>>

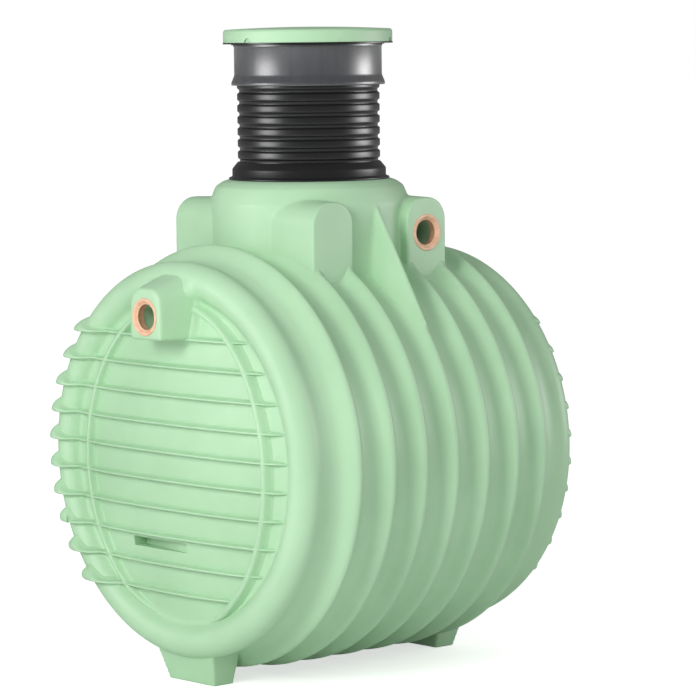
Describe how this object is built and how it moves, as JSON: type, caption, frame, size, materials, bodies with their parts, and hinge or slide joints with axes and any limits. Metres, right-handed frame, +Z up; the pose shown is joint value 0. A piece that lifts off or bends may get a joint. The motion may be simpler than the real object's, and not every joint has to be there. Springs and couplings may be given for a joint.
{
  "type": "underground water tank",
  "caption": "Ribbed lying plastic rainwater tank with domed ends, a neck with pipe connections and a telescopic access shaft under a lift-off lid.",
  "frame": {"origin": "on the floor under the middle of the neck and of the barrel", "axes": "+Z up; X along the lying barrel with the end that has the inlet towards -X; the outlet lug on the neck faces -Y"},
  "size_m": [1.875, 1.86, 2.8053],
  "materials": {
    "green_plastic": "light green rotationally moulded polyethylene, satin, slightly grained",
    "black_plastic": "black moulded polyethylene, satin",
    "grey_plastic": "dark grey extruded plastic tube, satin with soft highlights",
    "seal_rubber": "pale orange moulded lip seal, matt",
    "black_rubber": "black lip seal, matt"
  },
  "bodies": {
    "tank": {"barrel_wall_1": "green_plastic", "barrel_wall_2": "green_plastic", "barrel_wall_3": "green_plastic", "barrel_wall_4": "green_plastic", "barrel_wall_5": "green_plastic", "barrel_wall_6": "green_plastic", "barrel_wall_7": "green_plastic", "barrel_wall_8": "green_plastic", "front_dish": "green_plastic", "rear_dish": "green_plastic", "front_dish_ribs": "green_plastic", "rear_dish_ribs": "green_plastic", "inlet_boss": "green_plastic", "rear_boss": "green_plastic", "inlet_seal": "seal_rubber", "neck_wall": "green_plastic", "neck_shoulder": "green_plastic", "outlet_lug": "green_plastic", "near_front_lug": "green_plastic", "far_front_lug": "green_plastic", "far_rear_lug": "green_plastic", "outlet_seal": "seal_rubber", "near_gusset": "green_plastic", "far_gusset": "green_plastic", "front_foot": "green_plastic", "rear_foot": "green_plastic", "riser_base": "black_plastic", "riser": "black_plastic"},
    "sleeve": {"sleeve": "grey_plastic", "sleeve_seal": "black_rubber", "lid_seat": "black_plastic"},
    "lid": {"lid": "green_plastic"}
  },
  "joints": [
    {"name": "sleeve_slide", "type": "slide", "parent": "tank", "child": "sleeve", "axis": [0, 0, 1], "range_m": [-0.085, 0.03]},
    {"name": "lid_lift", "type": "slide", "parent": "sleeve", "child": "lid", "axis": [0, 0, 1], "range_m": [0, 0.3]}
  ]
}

<<

§ EXERCISE OBJECTIVE: Search the data for the string "axes" and copy each line where it appears.

§ ANSWER IN FULL:
Describe how this object is built and how it moves, as JSON: type, caption, frame, size, materials, bodies with their parts, and hinge or slide joints with axes and any limits. Metres, right-handed frame, +Z up; the pose shown is joint value 0. A piece that lifts off or bends may get a joint. The motion may be simpler than the real object's, and not every joint has to be there. Springs and couplings may be given for a joint.
  "frame": {"origin": "on the floor under the middle of the neck and of the barrel", "axes": "+Z up; X along the lying barrel with the end that has the inlet towards -X; the outlet lug on the neck faces -Y"},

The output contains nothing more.